Because of his unpopularity, his opponents' spots frequently featured him. In 1996, Brooks Jackson reported at CNN:
They call it "Medi-Scare." It's the tactic of frightening the elderly by claiming Republicans plan to destroy Medicare. And the latest television advertisement from the AFL-CIO is a case in point. In it, a narrator says, "When you're older, and you're sick, Medicare is more than health care, it's peace of mind." Then, the spot cuts to House Speaker Newt Gingrich delivering a speech to Blue Cross on October 24, 1995: "Now we don't get rid of it in round one because we think that's politically smart and we don't think that's the right way to go through a transition. But we believe it's going to wither on the vine."

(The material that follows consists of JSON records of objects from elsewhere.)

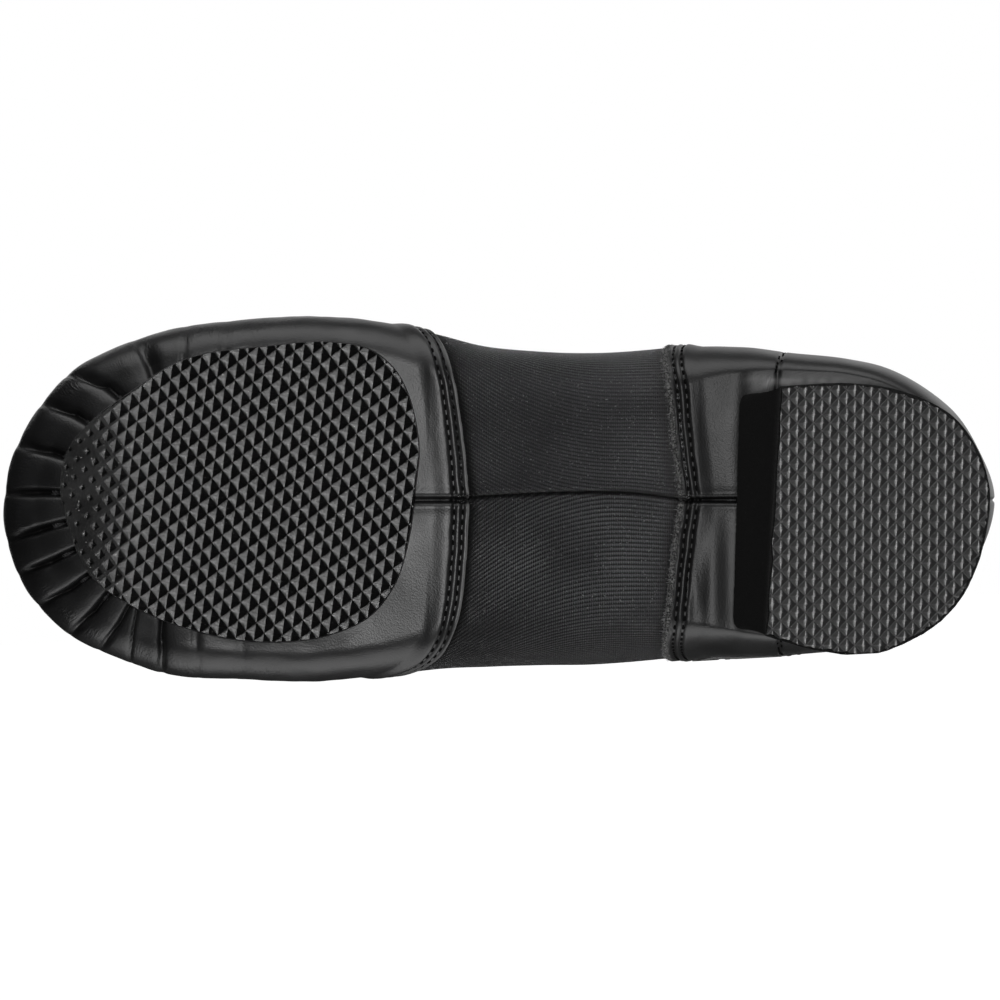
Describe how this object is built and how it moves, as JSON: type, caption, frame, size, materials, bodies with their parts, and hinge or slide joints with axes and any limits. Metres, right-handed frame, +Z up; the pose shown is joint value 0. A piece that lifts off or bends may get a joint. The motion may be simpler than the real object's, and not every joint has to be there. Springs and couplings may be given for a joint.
{
  "type": "jazz shoe",
  "caption": "Left split-sole slip-on jazz shoe, empty, on its inner side: hollow leather upper with a stretch arch, rubber forefoot sole, low foam heel with a rubber tread, insole.",
  "frame": {"origin": "on the floor under the middle of the shoe as it lies on its inner side", "axes": "+X from toe to heel, -Y the way the treads face, +Z up from the floor"},
  "size_m": [0.2448, 0.0748, 0.0904],
  "materials": {
    "upper_leather": "satin",
    "sole_rubber": "matte",
    "heel_foam": "matte",
    "tread_rubber": "matte",
    "insole_fabric": "matte"
  },
  "bodies": {
    "root": {"upper": "upper_leather", "forefoot_sole": "sole_rubber", "heel_block": "heel_foam", "heel_tread": "tread_rubber", "insole": "insole_fabric"}
  },
  "joints": []
}
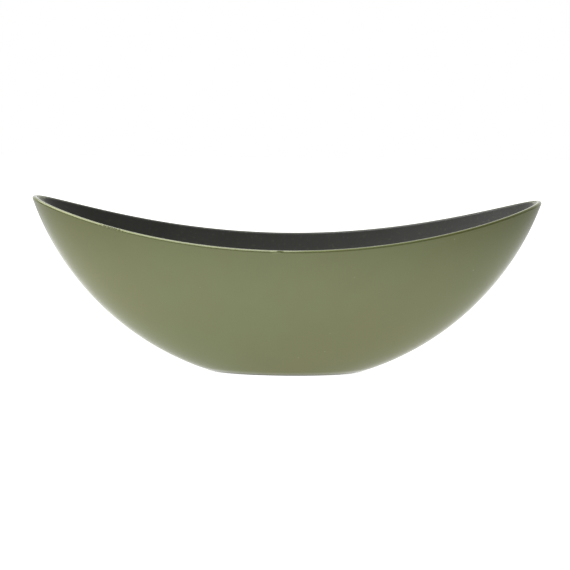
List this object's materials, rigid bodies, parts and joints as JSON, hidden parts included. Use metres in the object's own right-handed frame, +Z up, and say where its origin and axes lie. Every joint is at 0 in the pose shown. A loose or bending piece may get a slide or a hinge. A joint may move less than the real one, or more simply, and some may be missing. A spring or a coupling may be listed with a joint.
{
  "type": "boat-shaped planter bowl",
  "caption": "Long boat-shaped bowl with up-swept pointed tips and a flat oval foot, dark inside, lacquered green outside; holds plants or decoration.",
  "frame": {"origin": "centre of the flat oval foot, on the surface that the bowl stands on", "axes": "+X along the length towards one tip, +Y across the bowl, +Z up out of its mouth"},
  "size_m": [0.3902, 0.12, 0.1355],
  "materials": {
    "moulded_shell": "satin charcoal moulded plastic, bare inside the bowl and underneath",
    "green_lacquer": "glossy sprayed sage-green lacquer with a slightly uneven edge along the rim"
  },
  "bodies": {
    "root": {"bowl_shell": "moulded_shell", "lacquer_coat": "green_lacquer"}
  },
  "joints": []
}
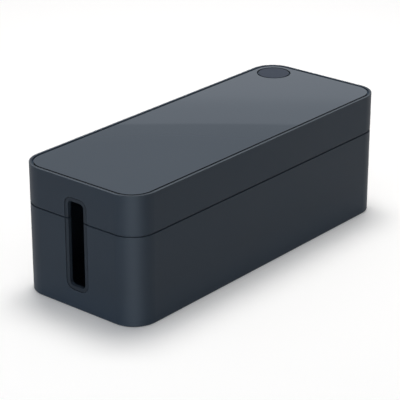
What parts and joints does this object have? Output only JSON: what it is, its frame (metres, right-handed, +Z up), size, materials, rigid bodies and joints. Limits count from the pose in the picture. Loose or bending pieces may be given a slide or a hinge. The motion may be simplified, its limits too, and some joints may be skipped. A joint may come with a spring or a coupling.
{
  "type": "cable management box",
  "caption": "Long rounded box that hides a socket strip and its cables, with a lift-off lid, an inlaid top mat, a capped cable outlet, tall cable ports in both ends and soft feet.",
  "frame": {"origin": "centre of the outline, on the surface that the feet stand on", "axes": "+X along the length, with the outlet at the +X end; +Y across the width towards the outlet's side; +Z up through the lid"},
  "size_m": [0.406, 0.156, 0.139],
  "materials": {
    "shell": "fine satin moulding",
    "mat": "smooth, semi-gloss, soft touch",
    "cap": "matt",
    "trim": "fine satin moulding",
    "foot": "matt, non-slip",
    "film": "adhesive film",
    "tie": "hook-and-loop pile"
  },
  "bodies": {
    "tub": {"base_tub": "shell", "port_trim_lower_left": "trim", "port_trim_lower_right": "trim", "foot_front_left": "foot", "foot_front_right": "foot", "foot_rear_left": "foot", "foot_rear_right": "foot", "foot_film_front_left": "film", "foot_film_front_right": "film", "foot_film_rear_left": "film", "foot_film_rear_right": "film", "cable_tie_left": "tie", "cable_tie_right": "tie"},
    "lid": {"lid_shell": "shell", "top_mat": "mat", "mat_adhesive": "film", "outlet_bush": "trim", "port_trim_upper_left": "trim", "port_trim_upper_right": "trim"},
    "cap": {"outlet_cap": "cap"}
  },
  "joints": [
    {"name": "lid_lift", "type": "slide", "parent": "tub", "child": "lid", "axis": [0, 0, 1], "range_m": [0, 0.12]},
    {"name": "cap_pull", "type": "slide", "parent": "lid", "child": "cap", "axis": [0, 0, 1], "range_m": [0, 0.03]}
  ]
}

That's just dishonest. What Gingrich really said was that the Republicans believed the Medicare bureaucracy would wither on the vine -- not Medicare benefits.
Here's the full quote: "What do you think the health care financing administration is?" Gingrich asked. "It's a centralized command bureaucracy. It's everything we're telling Boris Yeltsin to get rid of. Now we don't get rid of it in round one because we don't think that's politically smart and we don't think that's the right way to go through a transition. But we believe it's going to wither on the vine because we think people are going to voluntarily leave it. Voluntarily."